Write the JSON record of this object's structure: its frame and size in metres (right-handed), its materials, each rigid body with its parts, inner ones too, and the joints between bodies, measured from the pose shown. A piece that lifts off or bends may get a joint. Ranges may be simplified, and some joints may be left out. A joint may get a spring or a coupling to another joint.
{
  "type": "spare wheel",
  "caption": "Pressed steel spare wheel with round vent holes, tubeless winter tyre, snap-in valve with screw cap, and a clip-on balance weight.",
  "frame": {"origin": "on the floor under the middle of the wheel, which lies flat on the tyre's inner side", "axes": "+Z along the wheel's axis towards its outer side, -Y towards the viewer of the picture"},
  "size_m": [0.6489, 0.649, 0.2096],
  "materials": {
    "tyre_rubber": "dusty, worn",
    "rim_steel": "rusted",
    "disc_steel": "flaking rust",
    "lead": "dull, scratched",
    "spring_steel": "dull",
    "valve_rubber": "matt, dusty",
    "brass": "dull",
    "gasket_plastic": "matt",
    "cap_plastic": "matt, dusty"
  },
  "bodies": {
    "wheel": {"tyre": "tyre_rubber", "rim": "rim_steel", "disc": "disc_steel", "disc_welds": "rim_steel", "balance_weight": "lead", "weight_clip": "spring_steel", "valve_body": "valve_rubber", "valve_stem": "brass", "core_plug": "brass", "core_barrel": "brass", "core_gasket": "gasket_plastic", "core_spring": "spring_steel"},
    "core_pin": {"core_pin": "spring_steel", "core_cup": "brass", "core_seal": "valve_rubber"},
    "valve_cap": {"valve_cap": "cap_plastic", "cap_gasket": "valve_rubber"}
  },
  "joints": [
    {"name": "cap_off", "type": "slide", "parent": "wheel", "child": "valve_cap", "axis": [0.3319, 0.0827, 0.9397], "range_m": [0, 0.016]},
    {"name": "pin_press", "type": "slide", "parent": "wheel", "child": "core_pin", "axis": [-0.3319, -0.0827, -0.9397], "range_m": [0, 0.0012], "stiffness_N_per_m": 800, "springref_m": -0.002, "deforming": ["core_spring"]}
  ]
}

Given request: Return each line of the data exactly as written above.

Result of this exercise:
Write the JSON record of this object's structure: its frame and size in metres (right-handed), its materials, each rigid body with its parts, inner ones too, and the joints between bodies, measured from the pose shown. A piece that lifts off or bends may get a joint. Ranges may be simplified, and some joints may be left out. A joint may get a spring or a coupling to another joint.
{
  "type": "spare wheel",
  "caption": "Pressed steel spare wheel with round vent holes, tubeless winter tyre, snap-in valve with screw cap, and a clip-on balance weight.",
  "frame": {"origin": "on the floor under the middle of the wheel, which lies flat on the tyre's inner side", "axes": "+Z along the wheel's axis towards its outer side, -Y towards the viewer of the picture"},
  "size_m": [0.6489, 0.649, 0.2096],
  "materials": {
    "tyre_rubber": "dusty, worn",
    "rim_steel": "rusted",
    "disc_steel": "flaking rust",
    "lead": "dull, scratched",
    "spring_steel": "dull",
    "valve_rubber": "matt, dusty",
    "brass": "dull",
    "gasket_plastic": "matt",
    "cap_plastic": "matt, dusty"
  },
  "bodies": {
    "wheel": {"tyre": "tyre_rubber", "rim": "rim_steel", "disc": "disc_steel", "disc_welds": "rim_steel", "balance_weight": "lead", "weight_clip": "spring_steel", "valve_body": "valve_rubber", "valve_stem": "brass", "core_plug": "brass", "core_barrel": "brass", "core_gasket": "gasket_plastic", "core_spring": "spring_steel"},
    "core_pin": {"core_pin": "spring_steel", "core_cup": "brass", "core_seal": "valve_rubber"},
    "valve_cap": {"valve_cap": "cap_plastic", "cap_gasket": "valve_rubber"}
  },
  "joints": [
    {"name": "cap_off", "type": "slide", "parent": "wheel", "child": "valve_cap", "axis": [0.3319, 0.0827, 0.9397], "range_m": [0, 0.016]},
    {"name": "pin_press", "type": "slide", "parent": "wheel", "child": "core_pin", "axis": [-0.3319, -0.0827, -0.9397], "range_m": [0, 0.0012], "stiffness_N_per_m": 800, "springref_m": -0.002, "deforming": ["core_spring"]}
  ]
}